**TASK MATERIAL**

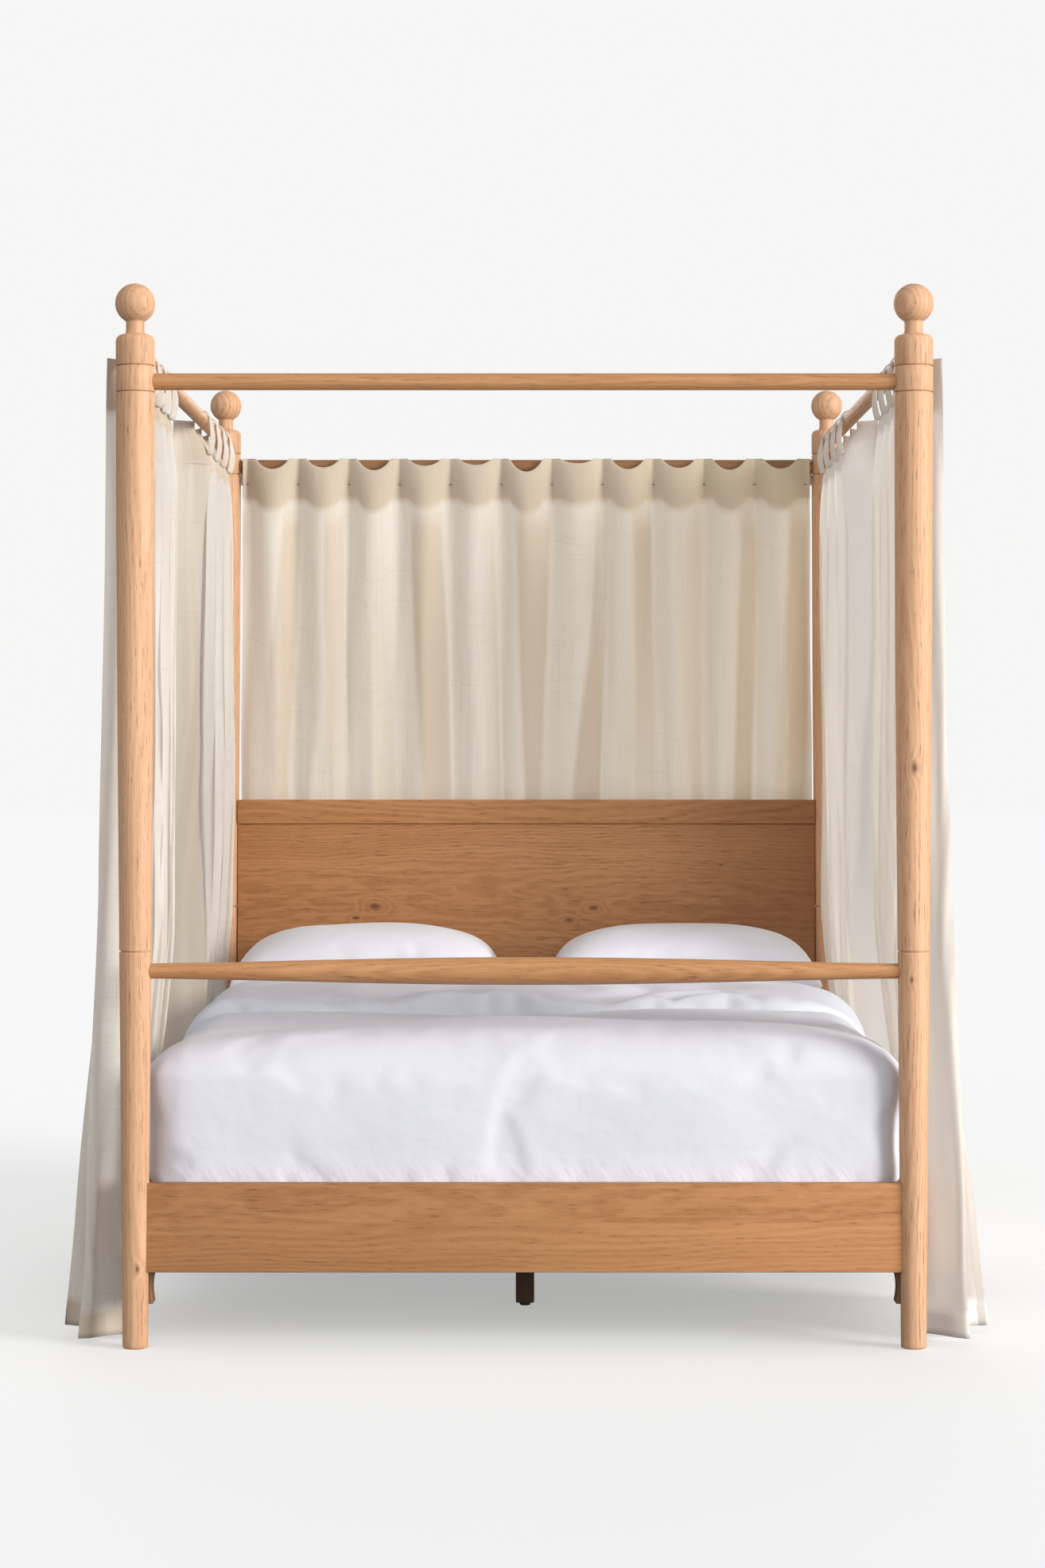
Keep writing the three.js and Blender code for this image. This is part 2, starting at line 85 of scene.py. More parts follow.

==

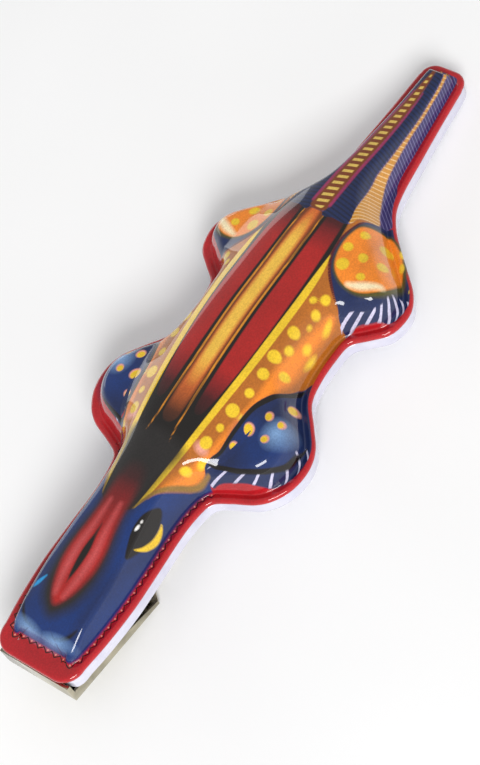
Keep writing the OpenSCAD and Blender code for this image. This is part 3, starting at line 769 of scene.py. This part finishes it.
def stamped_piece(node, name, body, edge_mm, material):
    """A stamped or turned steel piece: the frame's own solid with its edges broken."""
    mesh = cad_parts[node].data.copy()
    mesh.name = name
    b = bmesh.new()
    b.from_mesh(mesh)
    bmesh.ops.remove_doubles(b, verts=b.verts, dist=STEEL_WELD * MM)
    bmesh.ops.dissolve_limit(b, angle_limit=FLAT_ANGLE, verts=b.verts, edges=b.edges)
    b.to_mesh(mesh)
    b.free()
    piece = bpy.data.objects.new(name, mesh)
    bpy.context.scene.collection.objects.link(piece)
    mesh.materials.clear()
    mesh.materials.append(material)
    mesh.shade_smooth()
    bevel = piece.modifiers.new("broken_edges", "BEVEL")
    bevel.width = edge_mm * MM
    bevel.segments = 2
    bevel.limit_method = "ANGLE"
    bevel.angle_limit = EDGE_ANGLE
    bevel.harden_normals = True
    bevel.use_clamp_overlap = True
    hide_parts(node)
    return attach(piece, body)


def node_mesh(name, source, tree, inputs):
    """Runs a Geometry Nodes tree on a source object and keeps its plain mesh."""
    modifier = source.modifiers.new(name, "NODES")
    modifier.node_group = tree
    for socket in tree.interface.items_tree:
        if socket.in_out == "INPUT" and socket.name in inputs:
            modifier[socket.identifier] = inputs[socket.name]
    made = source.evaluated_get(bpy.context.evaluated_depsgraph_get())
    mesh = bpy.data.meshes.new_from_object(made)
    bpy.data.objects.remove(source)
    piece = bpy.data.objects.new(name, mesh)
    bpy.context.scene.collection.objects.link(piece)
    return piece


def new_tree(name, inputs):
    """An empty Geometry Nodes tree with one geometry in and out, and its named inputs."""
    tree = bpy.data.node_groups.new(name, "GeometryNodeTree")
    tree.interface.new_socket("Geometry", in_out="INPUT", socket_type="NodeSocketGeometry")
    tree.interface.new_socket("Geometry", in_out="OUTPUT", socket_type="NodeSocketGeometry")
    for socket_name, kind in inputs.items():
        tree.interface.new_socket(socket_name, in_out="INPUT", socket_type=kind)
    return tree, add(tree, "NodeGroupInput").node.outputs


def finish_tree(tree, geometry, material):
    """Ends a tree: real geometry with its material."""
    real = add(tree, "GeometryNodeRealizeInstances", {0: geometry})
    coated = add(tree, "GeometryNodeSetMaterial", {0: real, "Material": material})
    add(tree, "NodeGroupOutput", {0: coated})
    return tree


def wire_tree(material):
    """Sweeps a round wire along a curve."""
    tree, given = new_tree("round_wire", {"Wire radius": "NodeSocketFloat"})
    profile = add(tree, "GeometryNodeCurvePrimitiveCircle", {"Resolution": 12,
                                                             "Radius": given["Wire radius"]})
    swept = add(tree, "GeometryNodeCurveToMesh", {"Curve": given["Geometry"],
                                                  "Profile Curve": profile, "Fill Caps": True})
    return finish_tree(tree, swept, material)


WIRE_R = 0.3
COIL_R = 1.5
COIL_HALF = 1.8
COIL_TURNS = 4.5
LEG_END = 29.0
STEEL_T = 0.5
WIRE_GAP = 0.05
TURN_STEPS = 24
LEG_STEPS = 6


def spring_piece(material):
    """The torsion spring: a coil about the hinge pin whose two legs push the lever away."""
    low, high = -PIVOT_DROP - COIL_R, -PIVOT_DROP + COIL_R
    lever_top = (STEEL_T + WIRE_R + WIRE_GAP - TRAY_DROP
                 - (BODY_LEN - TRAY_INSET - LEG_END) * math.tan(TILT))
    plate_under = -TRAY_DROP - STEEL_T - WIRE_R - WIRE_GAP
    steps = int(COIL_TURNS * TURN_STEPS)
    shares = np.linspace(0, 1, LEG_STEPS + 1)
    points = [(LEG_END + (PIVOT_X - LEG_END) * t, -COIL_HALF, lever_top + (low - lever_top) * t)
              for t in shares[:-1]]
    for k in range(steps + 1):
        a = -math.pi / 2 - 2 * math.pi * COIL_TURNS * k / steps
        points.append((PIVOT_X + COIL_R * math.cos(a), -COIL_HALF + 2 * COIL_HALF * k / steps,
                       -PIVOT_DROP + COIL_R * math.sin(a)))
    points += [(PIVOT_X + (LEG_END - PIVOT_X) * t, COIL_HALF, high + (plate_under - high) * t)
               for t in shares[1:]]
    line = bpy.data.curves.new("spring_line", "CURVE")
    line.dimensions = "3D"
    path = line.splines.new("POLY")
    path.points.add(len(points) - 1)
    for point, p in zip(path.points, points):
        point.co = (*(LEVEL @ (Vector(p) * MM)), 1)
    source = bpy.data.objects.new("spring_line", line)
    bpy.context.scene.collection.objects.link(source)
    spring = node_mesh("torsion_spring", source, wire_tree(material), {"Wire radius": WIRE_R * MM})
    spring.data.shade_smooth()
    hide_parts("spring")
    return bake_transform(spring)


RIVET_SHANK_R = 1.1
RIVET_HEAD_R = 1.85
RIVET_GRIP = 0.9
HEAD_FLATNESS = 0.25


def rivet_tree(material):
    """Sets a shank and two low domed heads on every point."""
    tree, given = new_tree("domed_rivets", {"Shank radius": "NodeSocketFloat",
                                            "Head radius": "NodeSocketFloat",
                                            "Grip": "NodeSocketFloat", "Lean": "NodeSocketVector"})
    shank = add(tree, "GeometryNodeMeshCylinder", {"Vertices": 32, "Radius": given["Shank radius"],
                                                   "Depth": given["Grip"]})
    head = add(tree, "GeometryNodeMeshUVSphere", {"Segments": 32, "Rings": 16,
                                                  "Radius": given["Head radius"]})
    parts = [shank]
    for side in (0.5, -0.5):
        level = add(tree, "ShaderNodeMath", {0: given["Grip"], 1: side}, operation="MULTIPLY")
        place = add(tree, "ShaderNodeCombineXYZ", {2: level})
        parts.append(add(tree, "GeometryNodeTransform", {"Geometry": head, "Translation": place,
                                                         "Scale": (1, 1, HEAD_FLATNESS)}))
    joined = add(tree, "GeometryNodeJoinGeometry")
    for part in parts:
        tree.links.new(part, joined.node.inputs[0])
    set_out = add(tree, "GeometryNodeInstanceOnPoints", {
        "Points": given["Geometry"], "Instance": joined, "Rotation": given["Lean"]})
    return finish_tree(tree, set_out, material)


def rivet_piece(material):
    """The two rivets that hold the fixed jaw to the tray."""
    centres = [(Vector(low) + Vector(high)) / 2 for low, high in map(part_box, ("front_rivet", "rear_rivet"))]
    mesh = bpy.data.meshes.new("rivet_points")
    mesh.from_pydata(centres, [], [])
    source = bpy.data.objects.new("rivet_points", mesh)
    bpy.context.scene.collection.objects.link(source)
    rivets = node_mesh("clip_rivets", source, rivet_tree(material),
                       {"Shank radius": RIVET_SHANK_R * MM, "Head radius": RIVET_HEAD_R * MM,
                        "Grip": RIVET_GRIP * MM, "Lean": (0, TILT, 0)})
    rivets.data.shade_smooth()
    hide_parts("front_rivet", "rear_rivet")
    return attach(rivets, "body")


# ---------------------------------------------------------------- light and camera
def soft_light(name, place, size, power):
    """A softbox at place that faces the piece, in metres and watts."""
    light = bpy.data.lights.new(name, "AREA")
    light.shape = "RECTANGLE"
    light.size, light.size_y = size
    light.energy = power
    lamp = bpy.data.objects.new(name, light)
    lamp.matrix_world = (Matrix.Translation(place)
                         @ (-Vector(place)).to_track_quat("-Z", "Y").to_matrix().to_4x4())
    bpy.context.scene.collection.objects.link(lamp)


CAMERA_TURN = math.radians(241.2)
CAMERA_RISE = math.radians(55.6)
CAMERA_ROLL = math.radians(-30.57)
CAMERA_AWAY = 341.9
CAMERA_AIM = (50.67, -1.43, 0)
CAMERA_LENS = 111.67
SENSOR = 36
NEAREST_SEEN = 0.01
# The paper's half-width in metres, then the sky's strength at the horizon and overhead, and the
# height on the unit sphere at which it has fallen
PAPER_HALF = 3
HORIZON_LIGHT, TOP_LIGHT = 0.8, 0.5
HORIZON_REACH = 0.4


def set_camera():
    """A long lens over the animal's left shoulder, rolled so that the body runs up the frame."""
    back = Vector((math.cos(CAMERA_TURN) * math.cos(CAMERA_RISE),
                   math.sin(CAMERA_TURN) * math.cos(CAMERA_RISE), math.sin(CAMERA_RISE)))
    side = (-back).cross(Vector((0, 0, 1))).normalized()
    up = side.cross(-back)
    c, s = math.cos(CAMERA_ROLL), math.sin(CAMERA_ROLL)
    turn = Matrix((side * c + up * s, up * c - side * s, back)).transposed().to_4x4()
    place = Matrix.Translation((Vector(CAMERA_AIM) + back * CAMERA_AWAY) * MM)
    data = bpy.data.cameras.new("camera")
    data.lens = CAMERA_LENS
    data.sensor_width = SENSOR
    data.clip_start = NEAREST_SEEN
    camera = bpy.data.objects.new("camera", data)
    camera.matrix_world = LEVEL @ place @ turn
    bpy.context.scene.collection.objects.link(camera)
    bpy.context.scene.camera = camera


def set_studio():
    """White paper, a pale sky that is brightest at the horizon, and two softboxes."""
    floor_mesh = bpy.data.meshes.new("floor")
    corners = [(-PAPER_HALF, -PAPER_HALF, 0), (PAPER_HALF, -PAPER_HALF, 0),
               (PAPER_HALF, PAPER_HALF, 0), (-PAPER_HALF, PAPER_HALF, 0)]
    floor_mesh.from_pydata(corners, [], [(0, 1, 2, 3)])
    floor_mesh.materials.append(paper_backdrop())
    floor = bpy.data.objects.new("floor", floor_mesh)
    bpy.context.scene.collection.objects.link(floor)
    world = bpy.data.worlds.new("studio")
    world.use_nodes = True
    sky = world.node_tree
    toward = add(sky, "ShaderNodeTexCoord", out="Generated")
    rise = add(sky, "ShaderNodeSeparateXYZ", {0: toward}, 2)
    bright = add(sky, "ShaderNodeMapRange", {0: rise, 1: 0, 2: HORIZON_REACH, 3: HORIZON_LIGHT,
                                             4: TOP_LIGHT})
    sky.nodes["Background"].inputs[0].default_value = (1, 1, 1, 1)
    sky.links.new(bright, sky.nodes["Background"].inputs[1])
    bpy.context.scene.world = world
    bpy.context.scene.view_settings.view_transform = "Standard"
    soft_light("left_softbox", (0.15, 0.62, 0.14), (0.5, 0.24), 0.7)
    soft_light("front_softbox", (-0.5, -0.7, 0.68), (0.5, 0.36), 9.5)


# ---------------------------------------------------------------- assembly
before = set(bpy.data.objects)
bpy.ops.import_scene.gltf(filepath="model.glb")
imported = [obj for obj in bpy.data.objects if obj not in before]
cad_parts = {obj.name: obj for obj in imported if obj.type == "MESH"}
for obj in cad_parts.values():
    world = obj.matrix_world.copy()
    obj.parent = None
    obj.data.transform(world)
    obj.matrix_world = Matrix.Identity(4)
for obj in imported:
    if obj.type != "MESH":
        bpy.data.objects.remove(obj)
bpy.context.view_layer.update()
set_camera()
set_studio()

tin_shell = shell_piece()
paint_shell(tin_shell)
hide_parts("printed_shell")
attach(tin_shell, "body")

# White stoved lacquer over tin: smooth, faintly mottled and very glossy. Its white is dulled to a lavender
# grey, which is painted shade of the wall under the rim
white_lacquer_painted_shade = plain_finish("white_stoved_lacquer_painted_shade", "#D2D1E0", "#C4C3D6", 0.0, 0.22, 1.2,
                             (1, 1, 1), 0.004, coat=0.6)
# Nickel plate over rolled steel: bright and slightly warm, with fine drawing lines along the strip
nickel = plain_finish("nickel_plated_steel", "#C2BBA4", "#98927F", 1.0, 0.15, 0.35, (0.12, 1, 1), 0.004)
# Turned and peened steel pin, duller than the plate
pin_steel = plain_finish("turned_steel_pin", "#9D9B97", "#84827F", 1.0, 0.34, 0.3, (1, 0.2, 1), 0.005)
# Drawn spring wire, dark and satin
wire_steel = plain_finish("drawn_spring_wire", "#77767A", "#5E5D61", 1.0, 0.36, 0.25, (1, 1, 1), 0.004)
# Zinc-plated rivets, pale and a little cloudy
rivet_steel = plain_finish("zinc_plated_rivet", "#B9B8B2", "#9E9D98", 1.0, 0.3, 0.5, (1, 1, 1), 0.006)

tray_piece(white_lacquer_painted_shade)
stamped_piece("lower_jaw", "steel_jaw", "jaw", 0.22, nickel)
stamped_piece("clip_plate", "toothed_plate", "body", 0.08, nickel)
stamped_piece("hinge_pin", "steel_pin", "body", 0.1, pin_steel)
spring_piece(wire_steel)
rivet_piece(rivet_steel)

**WHAT YOU NEED TO DO**
From the records above, extract exactly and only the lines that begin at the line with "Keep writing the OpenSCAD" and stop after the line with "return piece".

**EXERCISE SOLUTION**
Keep writing the OpenSCAD and Blender code for this image. This is part 3, starting at line 769 of scene.py. This part finishes it.
def stamped_piece(node, name, body, edge_mm, material):
    """A stamped or turned steel piece: the frame's own solid with its edges broken."""
    mesh = cad_parts[node].data.copy()
    mesh.name = name
    b = bmesh.new()
    b.from_mesh(mesh)
    bmesh.ops.remove_doubles(b, verts=b.verts, dist=STEEL_WELD * MM)
    bmesh.ops.dissolve_limit(b, angle_limit=FLAT_ANGLE, verts=b.verts, edges=b.edges)
    b.to_mesh(mesh)
    b.free()
    piece = bpy.data.objects.new(name, mesh)
    bpy.context.scene.collection.objects.link(piece)
    mesh.materials.clear()
    mesh.materials.append(material)
    mesh.shade_smooth()
    bevel = piece.modifiers.new("broken_edges", "BEVEL")
    bevel.width = edge_mm * MM
    bevel.segments = 2
    bevel.limit_method = "ANGLE"
    bevel.angle_limit = EDGE_ANGLE
    bevel.harden_normals = True
    bevel.use_clamp_overlap = True
    hide_parts(node)
    return attach(piece, body)


def node_mesh(name, source, tree, inputs):
    """Runs a Geometry Nodes tree on a source object and keeps its plain mesh."""
    modifier = source.modifiers.new(name, "NODES")
    modifier.node_group = tree
    for socket in tree.interface.items_tree:
        if socket.in_out == "INPUT" and socket.name in inputs:
            modifier[socket.identifier] = inputs[socket.name]
    made = source.evaluated_get(bpy.context.evaluated_depsgraph_get())
    mesh = bpy.data.meshes.new_from_object(made)
    bpy.data.objects.remove(source)
    piece = bpy.data.objects.new(name, mesh)
    bpy.context.scene.collection.objects.link(piece)
    return piece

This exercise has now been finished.